Les Vieux-Croyants ont peuplé toute la Sibérie et tout l’Extrême-Orient russe ; on les pourchassait, et eux-mêmes étaient prêts à aller toujours plus loin, à l’abri de la persécution. Une fois installés, on les chassait et on établissait à leur place des colons orthodoxes, bien moins rudes au travail qu’eux. Léon Poliakov les a comparés aux protestants en Occident. Dans tous les musées d’ethnographie de la région, il y a toujours une section qui leur est consacrée. L’édit impérial de 1860 qui a légalisé leur émigration vers l’Est de l’Empire a joué un grand rôle pour ces immenses espaces toujours en attente d’un peuplement nouveau. Une légende voulait que le royaume de la Justice fût à l’Est, dans le Bielovodié, ou Royaume blanc. Une autre parlait du royaume d’Oponié, le Japon, et les pieux moujiks partaient vers l’utopie avec femmes et enfants toujours sobres, toujours excellents charpentiers et bâtisseurs. Leurs colonies sont toujours là, conduites par des vieillards aux longues barbes ; toutefois, leur long chemin de la Russie centrale vers la Province maritime est maintenant achevé et leurs communautés se délitent.
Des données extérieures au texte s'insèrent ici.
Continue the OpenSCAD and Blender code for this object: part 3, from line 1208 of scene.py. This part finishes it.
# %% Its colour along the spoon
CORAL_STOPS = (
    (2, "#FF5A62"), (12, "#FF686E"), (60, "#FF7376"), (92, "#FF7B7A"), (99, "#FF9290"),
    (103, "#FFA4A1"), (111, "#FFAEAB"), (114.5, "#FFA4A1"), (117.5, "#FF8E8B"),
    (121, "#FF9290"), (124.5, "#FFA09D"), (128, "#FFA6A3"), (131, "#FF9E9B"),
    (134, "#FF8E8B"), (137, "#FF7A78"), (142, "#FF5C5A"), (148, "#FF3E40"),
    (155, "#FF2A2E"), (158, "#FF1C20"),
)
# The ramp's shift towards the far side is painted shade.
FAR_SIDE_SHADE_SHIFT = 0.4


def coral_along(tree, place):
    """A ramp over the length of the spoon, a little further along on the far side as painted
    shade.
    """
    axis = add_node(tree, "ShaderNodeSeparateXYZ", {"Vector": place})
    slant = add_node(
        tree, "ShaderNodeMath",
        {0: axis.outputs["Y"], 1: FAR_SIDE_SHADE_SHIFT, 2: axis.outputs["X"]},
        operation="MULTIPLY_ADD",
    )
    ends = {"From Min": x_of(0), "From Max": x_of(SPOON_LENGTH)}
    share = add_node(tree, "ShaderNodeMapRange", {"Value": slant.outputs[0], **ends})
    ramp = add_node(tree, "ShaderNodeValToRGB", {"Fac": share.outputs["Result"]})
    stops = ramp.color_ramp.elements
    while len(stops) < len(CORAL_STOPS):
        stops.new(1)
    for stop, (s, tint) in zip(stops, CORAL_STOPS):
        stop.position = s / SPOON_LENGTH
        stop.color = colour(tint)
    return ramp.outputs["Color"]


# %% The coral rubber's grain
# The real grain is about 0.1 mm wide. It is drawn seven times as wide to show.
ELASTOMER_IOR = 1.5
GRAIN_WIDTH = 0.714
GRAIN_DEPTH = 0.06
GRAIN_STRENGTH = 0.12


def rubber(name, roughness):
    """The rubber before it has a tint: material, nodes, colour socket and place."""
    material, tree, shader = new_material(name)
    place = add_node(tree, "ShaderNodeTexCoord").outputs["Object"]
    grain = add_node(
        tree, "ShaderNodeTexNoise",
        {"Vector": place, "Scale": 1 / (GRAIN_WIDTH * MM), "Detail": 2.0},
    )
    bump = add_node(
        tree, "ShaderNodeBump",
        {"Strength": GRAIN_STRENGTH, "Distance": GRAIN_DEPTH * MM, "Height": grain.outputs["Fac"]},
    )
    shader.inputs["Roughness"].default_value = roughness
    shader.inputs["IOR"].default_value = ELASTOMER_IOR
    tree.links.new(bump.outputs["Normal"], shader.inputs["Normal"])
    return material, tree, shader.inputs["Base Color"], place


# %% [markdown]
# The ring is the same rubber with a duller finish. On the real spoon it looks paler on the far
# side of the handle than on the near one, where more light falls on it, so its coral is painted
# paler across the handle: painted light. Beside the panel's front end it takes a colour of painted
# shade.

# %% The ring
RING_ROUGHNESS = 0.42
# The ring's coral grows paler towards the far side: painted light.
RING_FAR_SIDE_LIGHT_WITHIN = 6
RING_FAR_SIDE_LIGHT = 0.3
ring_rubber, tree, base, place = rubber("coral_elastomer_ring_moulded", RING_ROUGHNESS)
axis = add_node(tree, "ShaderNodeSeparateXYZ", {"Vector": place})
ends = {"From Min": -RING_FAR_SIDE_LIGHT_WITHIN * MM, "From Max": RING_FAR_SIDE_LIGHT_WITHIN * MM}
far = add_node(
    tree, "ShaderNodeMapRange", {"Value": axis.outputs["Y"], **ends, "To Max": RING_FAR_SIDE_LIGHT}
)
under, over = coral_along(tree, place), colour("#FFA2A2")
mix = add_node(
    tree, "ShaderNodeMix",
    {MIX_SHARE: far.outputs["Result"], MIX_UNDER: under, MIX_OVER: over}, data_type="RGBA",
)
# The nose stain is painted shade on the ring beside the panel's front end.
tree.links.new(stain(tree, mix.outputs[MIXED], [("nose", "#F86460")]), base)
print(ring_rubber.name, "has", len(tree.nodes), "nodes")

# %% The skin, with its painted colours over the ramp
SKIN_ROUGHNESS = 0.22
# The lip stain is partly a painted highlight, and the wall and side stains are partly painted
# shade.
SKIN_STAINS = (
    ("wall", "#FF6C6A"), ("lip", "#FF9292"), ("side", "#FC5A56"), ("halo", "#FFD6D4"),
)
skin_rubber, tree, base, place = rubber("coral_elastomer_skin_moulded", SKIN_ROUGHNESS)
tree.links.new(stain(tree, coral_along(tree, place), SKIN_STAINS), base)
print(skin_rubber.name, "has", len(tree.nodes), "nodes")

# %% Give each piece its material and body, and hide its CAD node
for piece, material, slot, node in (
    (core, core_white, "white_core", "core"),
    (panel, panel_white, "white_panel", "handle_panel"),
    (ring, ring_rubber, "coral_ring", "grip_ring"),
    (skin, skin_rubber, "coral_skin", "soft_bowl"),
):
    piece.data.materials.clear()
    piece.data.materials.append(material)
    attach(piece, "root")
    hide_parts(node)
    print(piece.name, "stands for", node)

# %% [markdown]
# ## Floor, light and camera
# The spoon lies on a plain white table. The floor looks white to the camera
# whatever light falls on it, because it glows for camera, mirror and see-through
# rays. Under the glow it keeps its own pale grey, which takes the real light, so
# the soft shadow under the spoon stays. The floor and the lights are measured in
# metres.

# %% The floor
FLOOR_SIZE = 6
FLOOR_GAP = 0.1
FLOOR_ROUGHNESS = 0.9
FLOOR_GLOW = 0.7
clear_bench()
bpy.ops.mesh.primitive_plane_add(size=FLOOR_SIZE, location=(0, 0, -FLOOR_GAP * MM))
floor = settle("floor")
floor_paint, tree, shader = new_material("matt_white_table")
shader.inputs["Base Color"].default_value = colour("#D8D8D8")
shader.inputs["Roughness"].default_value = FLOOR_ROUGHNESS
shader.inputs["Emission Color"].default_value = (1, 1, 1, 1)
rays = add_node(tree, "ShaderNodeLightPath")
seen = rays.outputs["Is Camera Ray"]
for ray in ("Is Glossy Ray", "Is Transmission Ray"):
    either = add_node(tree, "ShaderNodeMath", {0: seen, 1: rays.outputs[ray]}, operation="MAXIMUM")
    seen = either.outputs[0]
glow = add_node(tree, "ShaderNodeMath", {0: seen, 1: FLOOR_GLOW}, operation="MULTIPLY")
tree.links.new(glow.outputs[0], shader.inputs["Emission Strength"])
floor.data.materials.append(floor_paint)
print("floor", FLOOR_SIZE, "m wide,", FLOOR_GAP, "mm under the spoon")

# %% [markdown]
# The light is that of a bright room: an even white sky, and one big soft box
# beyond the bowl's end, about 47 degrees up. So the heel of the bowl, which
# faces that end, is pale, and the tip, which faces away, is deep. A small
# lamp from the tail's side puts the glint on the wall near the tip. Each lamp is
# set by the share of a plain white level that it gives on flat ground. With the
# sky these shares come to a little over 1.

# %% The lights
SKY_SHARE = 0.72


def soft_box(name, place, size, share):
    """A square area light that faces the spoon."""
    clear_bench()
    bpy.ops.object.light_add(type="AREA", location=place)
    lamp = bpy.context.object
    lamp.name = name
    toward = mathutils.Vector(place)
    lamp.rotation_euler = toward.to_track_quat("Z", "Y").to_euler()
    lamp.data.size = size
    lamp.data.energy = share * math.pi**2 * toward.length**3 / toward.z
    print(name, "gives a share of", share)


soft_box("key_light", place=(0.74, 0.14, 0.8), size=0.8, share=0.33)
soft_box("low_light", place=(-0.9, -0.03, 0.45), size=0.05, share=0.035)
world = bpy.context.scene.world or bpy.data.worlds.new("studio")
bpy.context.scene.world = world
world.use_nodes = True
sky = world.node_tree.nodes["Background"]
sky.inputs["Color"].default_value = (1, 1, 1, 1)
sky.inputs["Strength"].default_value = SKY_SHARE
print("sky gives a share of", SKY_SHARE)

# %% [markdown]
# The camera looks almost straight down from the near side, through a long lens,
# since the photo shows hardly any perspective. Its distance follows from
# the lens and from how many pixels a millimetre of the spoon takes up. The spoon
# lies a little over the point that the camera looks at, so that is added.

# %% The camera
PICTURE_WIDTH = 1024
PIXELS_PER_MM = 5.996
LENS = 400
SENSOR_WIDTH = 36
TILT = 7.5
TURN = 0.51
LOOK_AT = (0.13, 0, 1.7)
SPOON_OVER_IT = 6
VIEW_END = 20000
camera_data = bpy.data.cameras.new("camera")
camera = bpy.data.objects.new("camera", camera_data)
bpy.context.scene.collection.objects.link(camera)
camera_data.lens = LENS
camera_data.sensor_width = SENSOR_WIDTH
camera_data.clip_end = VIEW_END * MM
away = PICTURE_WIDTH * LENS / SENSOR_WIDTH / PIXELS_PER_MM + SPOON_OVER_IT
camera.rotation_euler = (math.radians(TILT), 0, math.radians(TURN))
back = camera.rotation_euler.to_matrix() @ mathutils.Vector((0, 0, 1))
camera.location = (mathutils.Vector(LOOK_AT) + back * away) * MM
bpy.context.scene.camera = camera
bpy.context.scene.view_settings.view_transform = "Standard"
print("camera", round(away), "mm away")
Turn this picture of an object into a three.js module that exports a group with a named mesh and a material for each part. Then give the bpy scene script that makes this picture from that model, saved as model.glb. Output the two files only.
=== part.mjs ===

L’absence des popes, dans la plupart de leurs obédiences, leur donne peu de résistance aujourd’hui, face aux protestants de toutes appellations qui s’emparent des esprits et sont plus nombreux que les Orthodoxes pratiquants, cependant que la scientologie viendrait en troisième place. La Sibérie a toujours été un lieu de prédilection pour les sectes.